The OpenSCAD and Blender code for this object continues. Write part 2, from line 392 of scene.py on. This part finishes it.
————
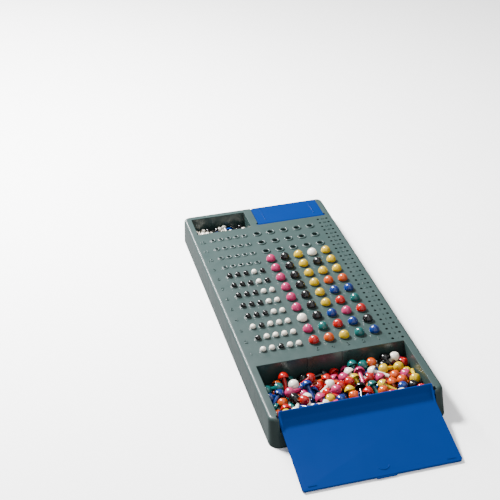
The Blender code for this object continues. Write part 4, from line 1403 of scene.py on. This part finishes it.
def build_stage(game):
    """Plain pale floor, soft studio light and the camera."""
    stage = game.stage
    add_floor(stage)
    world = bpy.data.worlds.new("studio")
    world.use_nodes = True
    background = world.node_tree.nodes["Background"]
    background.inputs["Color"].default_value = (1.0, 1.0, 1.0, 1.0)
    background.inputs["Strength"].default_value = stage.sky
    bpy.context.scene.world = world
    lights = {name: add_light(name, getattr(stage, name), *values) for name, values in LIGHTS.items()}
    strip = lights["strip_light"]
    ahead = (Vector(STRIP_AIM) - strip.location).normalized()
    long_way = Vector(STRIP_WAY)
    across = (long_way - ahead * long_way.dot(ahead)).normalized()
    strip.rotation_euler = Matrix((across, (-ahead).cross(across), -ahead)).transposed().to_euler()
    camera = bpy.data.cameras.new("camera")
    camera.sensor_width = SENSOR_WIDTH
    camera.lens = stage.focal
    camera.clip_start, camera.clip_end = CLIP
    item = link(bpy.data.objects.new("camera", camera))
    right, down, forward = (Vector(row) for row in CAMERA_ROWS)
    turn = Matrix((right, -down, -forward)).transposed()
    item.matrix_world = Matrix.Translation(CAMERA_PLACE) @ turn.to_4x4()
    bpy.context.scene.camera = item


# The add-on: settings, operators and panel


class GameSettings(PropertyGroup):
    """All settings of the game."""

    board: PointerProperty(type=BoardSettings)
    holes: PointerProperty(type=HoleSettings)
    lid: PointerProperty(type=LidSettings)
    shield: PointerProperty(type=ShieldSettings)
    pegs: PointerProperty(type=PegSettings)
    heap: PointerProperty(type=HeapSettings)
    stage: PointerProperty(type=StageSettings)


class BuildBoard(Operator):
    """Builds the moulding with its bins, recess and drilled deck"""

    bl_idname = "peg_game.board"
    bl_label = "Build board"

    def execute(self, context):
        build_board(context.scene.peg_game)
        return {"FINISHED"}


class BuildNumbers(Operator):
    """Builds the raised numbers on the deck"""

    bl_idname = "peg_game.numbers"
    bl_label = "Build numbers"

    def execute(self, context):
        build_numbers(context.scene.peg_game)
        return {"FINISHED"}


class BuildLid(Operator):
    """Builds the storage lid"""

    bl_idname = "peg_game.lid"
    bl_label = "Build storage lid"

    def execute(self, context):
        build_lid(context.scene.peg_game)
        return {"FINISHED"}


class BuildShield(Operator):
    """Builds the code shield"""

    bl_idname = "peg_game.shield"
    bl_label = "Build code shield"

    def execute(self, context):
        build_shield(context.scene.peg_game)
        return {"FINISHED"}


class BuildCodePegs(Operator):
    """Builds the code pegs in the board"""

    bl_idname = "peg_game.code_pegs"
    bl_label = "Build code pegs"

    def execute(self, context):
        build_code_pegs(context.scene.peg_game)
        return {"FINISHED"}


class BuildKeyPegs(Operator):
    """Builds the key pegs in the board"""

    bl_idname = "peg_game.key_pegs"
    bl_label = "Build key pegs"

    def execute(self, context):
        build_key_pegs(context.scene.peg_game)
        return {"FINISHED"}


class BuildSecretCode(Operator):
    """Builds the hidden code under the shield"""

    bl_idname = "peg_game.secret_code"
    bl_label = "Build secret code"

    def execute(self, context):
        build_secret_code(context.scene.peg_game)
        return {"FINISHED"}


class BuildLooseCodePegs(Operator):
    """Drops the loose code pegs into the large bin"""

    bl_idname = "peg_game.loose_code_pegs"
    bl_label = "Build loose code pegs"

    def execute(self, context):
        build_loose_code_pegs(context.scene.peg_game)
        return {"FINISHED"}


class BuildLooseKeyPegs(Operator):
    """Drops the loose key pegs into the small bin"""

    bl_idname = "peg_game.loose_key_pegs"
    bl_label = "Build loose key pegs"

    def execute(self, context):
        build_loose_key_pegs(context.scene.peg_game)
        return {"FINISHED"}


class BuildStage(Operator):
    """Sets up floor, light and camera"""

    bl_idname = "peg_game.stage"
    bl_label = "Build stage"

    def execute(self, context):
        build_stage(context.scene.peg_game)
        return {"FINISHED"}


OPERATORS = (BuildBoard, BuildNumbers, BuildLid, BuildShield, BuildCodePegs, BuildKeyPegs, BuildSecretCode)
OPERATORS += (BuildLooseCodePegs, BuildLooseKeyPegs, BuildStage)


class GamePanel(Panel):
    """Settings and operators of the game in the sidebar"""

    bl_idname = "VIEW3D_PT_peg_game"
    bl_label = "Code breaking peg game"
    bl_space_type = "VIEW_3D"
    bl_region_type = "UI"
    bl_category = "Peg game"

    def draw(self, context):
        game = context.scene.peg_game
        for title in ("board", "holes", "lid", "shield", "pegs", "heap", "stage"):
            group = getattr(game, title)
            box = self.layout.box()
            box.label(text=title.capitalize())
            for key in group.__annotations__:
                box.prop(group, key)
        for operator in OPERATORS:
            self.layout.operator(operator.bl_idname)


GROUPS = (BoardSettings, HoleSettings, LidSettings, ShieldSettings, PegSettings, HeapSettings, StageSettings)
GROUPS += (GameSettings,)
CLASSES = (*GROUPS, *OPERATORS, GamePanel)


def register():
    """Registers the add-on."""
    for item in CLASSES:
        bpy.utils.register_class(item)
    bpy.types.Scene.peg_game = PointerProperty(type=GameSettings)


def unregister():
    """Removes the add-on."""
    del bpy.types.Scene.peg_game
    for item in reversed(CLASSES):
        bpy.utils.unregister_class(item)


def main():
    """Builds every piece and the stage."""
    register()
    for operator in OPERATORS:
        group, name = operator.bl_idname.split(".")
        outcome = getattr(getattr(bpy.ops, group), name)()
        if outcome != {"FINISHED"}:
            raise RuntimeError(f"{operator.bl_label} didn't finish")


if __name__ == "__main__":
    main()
————
Output exactly one stretch of the listing: from the line containing "The Blender code" through the line containing "settings of the", both end lines included.

The Blender code for this object continues. Write part 4, from line 1403 of scene.py on. This part finishes it.
def build_stage(game):
    """Plain pale floor, soft studio light and the camera."""
    stage = game.stage
    add_floor(stage)
    world = bpy.data.worlds.new("studio")
    world.use_nodes = True
    background = world.node_tree.nodes["Background"]
    background.inputs["Color"].default_value = (1.0, 1.0, 1.0, 1.0)
    background.inputs["Strength"].default_value = stage.sky
    bpy.context.scene.world = world
    lights = {name: add_light(name, getattr(stage, name), *values) for name, values in LIGHTS.items()}
    strip = lights["strip_light"]
    ahead = (Vector(STRIP_AIM) - strip.location).normalized()
    long_way = Vector(STRIP_WAY)
    across = (long_way - ahead * long_way.dot(ahead)).normalized()
    strip.rotation_euler = Matrix((across, (-ahead).cross(across), -ahead)).transposed().to_euler()
    camera = bpy.data.cameras.new("camera")
    camera.sensor_width = SENSOR_WIDTH
    camera.lens = stage.focal
    camera.clip_start, camera.clip_end = CLIP
    item = link(bpy.data.objects.new("camera", camera))
    right, down, forward = (Vector(row) for row in CAMERA_ROWS)
    turn = Matrix((right, -down, -forward)).transposed()
    item.matrix_world = Matrix.Translation(CAMERA_PLACE) @ turn.to_4x4()
    bpy.context.scene.camera = item


# The add-on: settings, operators and panel


class GameSettings(PropertyGroup):
    """All settings of the game."""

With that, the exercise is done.